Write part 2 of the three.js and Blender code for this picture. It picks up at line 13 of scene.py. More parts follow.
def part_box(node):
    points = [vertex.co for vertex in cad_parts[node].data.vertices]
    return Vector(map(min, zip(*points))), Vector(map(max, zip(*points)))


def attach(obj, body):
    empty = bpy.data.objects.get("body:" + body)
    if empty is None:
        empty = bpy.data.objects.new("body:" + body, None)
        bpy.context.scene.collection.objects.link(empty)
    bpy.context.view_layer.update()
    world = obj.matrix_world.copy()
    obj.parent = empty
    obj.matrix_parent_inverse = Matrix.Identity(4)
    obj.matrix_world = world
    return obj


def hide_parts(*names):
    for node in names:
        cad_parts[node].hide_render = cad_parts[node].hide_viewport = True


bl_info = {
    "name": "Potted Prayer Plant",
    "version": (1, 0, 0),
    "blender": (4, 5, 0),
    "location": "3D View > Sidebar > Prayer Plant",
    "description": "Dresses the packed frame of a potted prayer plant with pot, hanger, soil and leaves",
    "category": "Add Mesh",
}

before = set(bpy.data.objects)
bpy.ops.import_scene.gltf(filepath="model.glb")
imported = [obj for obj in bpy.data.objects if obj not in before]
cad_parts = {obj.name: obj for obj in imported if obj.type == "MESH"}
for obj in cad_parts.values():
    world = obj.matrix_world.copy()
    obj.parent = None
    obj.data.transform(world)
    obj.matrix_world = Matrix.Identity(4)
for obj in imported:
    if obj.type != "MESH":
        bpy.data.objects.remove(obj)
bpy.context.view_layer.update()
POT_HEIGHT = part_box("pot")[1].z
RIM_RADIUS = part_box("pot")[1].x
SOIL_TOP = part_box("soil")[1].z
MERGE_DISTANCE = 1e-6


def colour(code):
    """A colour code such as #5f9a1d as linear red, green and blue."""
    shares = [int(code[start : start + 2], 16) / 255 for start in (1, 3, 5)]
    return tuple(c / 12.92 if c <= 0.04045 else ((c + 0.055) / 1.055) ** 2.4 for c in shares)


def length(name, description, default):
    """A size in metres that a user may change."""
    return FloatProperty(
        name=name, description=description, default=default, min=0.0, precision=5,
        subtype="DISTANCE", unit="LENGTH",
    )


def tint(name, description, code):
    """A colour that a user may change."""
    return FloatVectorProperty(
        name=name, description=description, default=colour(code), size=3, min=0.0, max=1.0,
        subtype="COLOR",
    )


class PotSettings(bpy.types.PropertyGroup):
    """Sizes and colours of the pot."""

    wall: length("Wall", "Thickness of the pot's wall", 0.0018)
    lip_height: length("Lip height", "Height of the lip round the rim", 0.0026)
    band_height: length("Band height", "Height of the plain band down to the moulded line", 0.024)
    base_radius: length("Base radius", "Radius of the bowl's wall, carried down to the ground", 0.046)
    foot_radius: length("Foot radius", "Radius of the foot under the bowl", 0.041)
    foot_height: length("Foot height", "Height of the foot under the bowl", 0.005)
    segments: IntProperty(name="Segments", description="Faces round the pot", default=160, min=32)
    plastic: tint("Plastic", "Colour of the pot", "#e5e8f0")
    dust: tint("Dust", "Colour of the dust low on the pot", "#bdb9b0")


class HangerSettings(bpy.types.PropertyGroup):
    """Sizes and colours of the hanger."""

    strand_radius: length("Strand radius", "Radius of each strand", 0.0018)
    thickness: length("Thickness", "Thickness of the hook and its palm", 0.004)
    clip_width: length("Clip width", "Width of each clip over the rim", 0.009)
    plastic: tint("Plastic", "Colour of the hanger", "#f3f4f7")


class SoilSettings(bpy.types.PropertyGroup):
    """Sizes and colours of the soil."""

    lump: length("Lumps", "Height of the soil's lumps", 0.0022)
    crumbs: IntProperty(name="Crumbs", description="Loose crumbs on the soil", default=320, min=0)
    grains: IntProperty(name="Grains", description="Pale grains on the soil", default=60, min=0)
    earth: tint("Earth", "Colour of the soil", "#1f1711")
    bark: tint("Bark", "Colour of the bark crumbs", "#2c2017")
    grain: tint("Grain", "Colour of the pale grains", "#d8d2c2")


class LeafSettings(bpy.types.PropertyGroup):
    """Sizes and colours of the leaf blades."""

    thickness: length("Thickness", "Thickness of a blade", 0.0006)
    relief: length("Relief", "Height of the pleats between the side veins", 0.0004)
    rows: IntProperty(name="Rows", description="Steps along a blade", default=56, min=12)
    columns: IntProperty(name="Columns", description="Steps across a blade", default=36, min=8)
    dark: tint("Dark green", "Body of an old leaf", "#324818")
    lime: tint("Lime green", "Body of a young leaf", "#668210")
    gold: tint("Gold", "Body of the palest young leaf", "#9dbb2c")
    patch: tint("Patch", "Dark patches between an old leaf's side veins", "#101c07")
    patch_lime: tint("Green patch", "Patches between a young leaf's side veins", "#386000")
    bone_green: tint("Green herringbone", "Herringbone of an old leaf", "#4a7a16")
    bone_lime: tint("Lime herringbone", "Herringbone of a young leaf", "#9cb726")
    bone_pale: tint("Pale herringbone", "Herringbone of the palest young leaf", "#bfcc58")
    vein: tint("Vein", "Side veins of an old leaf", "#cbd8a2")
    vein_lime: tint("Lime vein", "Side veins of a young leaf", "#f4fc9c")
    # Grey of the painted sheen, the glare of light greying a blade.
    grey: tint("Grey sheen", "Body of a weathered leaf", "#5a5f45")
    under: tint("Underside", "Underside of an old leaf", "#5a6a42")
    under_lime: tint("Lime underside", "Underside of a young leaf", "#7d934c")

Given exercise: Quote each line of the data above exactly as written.

Solution to this problem:
Write part 2 of the three.js and Blender code for this picture. It picks up at line 13 of scene.py. More parts follow.
def part_box(node):
    points = [vertex.co for vertex in cad_parts[node].data.vertices]
    return Vector(map(min, zip(*points))), Vector(map(max, zip(*points)))


def attach(obj, body):
    empty = bpy.data.objects.get("body:" + body)
    if empty is None:
        empty = bpy.data.objects.new("body:" + body, None)
        bpy.context.scene.collection.objects.link(empty)
    bpy.context.view_layer.update()
    world = obj.matrix_world.copy()
    obj.parent = empty
    obj.matrix_parent_inverse = Matrix.Identity(4)
    obj.matrix_world = world
    return obj


def hide_parts(*names):
    for node in names:
        cad_parts[node].hide_render = cad_parts[node].hide_viewport = True


bl_info = {
    "name": "Potted Prayer Plant",
    "version": (1, 0, 0),
    "blender": (4, 5, 0),
    "location": "3D View > Sidebar > Prayer Plant",
    "description": "Dresses the packed frame of a potted prayer plant with pot, hanger, soil and leaves",
    "category": "Add Mesh",
}

before = set(bpy.data.objects)
bpy.ops.import_scene.gltf(filepath="model.glb")
imported = [obj for obj in bpy.data.objects if obj not in before]
cad_parts = {obj.name: obj for obj in imported if obj.type == "MESH"}
for obj in cad_parts.values():
    world = obj.matrix_world.copy()
    obj.parent = None
    obj.data.transform(world)
    obj.matrix_world = Matrix.Identity(4)
for obj in imported:
    if obj.type != "MESH":
        bpy.data.objects.remove(obj)
bpy.context.view_layer.update()
POT_HEIGHT = part_box("pot")[1].z
RIM_RADIUS = part_box("pot")[1].x
SOIL_TOP = part_box("soil")[1].z
MERGE_DISTANCE = 1e-6


def colour(code):
    """A colour code such as #5f9a1d as linear red, green and blue."""
    shares = [int(code[start : start + 2], 16) / 255 for start in (1, 3, 5)]
    return tuple(c / 12.92 if c <= 0.04045 else ((c + 0.055) / 1.055) ** 2.4 for c in shares)


def length(name, description, default):
    """A size in metres that a user may change."""
    return FloatProperty(
        name=name, description=description, default=default, min=0.0, precision=5,
        subtype="DISTANCE", unit="LENGTH",
    )


def tint(name, description, code):
    """A colour that a user may change."""
    return FloatVectorProperty(
        name=name, description=description, default=colour(code), size=3, min=0.0, max=1.0,
        subtype="COLOR",
    )


class PotSettings(bpy.types.PropertyGroup):
    """Sizes and colours of the pot."""

    wall: length("Wall", "Thickness of the pot's wall", 0.0018)
    lip_height: length("Lip height", "Height of the lip round the rim", 0.0026)
    band_height: length("Band height", "Height of the plain band down to the moulded line", 0.024)
    base_radius: length("Base radius", "Radius of the bowl's wall, carried down to the ground", 0.046)
    foot_radius: length("Foot radius", "Radius of the foot under the bowl", 0.041)
    foot_height: length("Foot height", "Height of the foot under the bowl", 0.005)
    segments: IntProperty(name="Segments", description="Faces round the pot", default=160, min=32)
    plastic: tint("Plastic", "Colour of the pot", "#e5e8f0")
    dust: tint("Dust", "Colour of the dust low on the pot", "#bdb9b0")


class HangerSettings(bpy.types.PropertyGroup):
    """Sizes and colours of the hanger."""

    strand_radius: length("Strand radius", "Radius of each strand", 0.0018)
    thickness: length("Thickness", "Thickness of the hook and its palm", 0.004)
    clip_width: length("Clip width", "Width of each clip over the rim", 0.009)
    plastic: tint("Plastic", "Colour of the hanger", "#f3f4f7")


class SoilSettings(bpy.types.PropertyGroup):
    """Sizes and colours of the soil."""

    lump: length("Lumps", "Height of the soil's lumps", 0.0022)
    crumbs: IntProperty(name="Crumbs", description="Loose crumbs on the soil", default=320, min=0)
    grains: IntProperty(name="Grains", description="Pale grains on the soil", default=60, min=0)
    earth: tint("Earth", "Colour of the soil", "#1f1711")
    bark: tint("Bark", "Colour of the bark crumbs", "#2c2017")
    grain: tint("Grain", "Colour of the pale grains", "#d8d2c2")


class LeafSettings(bpy.types.PropertyGroup):
    """Sizes and colours of the leaf blades."""

    thickness: length("Thickness", "Thickness of a blade", 0.0006)
    relief: length("Relief", "Height of the pleats between the side veins", 0.0004)
    rows: IntProperty(name="Rows", description="Steps along a blade", default=56, min=12)
    columns: IntProperty(name="Columns", description="Steps across a blade", default=36, min=8)
    dark: tint("Dark green", "Body of an old leaf", "#324818")
    lime: tint("Lime green", "Body of a young leaf", "#668210")
    gold: tint("Gold", "Body of the palest young leaf", "#9dbb2c")
    patch: tint("Patch", "Dark patches between an old leaf's side veins", "#101c07")
    patch_lime: tint("Green patch", "Patches between a young leaf's side veins", "#386000")
    bone_green: tint("Green herringbone", "Herringbone of an old leaf", "#4a7a16")
    bone_lime: tint("Lime herringbone", "Herringbone of a young leaf", "#9cb726")
    bone_pale: tint("Pale herringbone", "Herringbone of the palest young leaf", "#bfcc58")
    vein: tint("Vein", "Side veins of an old leaf", "#cbd8a2")
    vein_lime: tint("Lime vein", "Side veins of a young leaf", "#f4fc9c")
    # Grey of the painted sheen, the glare of light greying a blade.
    grey: tint("Grey sheen", "Body of a weathered leaf", "#5a5f45")
    under: tint("Underside", "Underside of an old leaf", "#5a6a42")
    under_lime: tint("Lime underside", "Underside of a young leaf", "#7d934c")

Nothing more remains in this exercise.